- Task to complete:
Say the number of lines containing the string "that", and say nothing else.

- Recorded information:

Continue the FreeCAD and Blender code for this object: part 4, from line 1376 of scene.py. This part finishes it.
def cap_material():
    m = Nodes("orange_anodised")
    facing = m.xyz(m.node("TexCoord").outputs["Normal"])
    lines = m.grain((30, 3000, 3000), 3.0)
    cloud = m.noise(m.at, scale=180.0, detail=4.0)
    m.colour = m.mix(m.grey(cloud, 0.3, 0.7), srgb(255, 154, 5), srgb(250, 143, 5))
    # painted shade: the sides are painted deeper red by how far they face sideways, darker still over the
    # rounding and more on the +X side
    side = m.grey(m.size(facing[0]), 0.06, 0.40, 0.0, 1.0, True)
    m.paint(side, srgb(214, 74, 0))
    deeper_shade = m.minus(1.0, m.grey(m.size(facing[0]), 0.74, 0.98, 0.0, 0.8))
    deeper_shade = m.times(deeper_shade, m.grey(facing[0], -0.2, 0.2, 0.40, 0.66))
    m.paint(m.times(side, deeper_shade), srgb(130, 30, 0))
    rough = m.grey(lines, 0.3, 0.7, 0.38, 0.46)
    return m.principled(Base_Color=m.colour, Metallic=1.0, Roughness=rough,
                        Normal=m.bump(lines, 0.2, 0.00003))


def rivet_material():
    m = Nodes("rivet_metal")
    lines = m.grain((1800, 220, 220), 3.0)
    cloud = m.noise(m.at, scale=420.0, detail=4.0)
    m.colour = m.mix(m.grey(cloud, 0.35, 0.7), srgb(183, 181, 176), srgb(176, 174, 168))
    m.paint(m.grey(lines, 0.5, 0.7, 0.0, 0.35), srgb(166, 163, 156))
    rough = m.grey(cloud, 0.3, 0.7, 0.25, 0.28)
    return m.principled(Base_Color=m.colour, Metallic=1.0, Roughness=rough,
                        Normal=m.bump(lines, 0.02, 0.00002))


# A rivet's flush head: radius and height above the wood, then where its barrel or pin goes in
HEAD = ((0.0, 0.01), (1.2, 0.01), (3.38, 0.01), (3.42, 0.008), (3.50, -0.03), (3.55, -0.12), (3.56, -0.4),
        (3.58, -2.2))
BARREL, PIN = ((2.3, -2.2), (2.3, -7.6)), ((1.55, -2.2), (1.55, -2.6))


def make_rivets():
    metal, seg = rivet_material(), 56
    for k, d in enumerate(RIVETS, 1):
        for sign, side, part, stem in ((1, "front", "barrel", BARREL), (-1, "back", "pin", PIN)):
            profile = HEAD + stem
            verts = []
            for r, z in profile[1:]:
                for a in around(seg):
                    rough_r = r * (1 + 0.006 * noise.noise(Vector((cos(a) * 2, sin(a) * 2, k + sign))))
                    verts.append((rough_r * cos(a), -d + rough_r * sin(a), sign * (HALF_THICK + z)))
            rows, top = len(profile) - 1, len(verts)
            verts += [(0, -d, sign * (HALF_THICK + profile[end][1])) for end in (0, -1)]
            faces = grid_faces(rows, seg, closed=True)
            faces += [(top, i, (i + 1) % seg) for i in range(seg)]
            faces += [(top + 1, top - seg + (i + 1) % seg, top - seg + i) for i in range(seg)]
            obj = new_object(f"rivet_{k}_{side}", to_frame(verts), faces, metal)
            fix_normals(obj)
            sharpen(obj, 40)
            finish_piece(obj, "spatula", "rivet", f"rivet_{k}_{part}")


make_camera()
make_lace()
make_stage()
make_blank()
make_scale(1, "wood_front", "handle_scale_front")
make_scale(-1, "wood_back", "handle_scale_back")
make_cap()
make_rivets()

==

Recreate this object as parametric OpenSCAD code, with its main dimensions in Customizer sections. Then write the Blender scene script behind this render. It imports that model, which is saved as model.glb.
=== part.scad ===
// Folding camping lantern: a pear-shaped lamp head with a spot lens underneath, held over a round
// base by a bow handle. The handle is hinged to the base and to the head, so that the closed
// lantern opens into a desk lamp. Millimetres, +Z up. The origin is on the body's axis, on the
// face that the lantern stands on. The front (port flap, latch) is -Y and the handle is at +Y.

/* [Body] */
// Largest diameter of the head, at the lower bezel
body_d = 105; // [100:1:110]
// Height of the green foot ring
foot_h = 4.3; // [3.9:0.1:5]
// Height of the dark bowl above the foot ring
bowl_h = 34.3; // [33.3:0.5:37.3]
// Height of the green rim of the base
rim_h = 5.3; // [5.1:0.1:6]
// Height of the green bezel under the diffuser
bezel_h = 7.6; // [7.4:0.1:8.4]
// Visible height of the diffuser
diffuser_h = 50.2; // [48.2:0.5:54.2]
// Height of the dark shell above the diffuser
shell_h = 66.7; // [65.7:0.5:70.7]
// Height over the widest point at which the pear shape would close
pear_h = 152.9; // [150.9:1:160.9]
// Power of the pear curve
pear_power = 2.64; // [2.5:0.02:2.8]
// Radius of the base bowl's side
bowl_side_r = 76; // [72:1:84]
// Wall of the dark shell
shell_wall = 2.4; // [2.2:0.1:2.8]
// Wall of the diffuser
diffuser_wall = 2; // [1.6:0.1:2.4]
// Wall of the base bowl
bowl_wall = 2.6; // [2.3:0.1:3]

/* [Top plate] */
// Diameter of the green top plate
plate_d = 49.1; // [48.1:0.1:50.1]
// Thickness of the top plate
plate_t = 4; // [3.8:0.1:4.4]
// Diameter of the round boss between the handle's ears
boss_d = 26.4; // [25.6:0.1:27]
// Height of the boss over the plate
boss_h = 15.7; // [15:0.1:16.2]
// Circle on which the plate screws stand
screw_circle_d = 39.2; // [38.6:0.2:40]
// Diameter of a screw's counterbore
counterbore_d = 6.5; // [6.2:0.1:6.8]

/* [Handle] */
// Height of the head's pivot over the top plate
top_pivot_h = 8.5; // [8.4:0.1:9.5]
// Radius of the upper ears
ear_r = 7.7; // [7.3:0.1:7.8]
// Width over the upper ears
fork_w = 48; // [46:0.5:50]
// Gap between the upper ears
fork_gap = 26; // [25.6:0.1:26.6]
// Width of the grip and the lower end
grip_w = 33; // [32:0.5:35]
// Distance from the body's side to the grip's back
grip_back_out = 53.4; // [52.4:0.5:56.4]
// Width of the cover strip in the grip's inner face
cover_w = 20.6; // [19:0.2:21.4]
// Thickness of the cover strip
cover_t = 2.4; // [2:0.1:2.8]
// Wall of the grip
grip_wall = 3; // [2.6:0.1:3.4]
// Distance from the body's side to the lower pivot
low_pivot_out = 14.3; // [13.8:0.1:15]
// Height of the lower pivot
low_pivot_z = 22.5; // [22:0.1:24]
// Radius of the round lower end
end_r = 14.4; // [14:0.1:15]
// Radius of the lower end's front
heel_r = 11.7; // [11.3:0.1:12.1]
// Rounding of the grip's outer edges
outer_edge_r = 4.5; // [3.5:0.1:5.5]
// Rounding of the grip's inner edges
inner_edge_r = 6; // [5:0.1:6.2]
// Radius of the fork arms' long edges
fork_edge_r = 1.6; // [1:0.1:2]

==

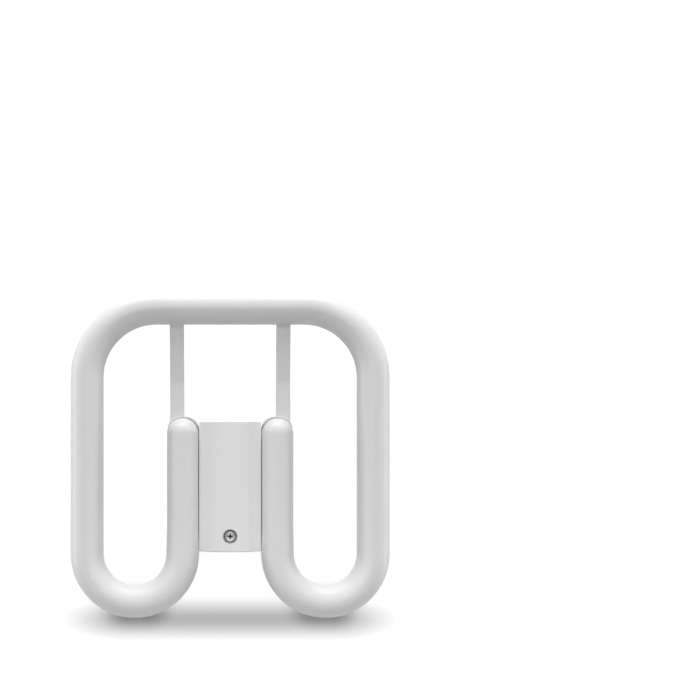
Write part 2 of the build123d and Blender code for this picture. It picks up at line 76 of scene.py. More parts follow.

- Correct result:
3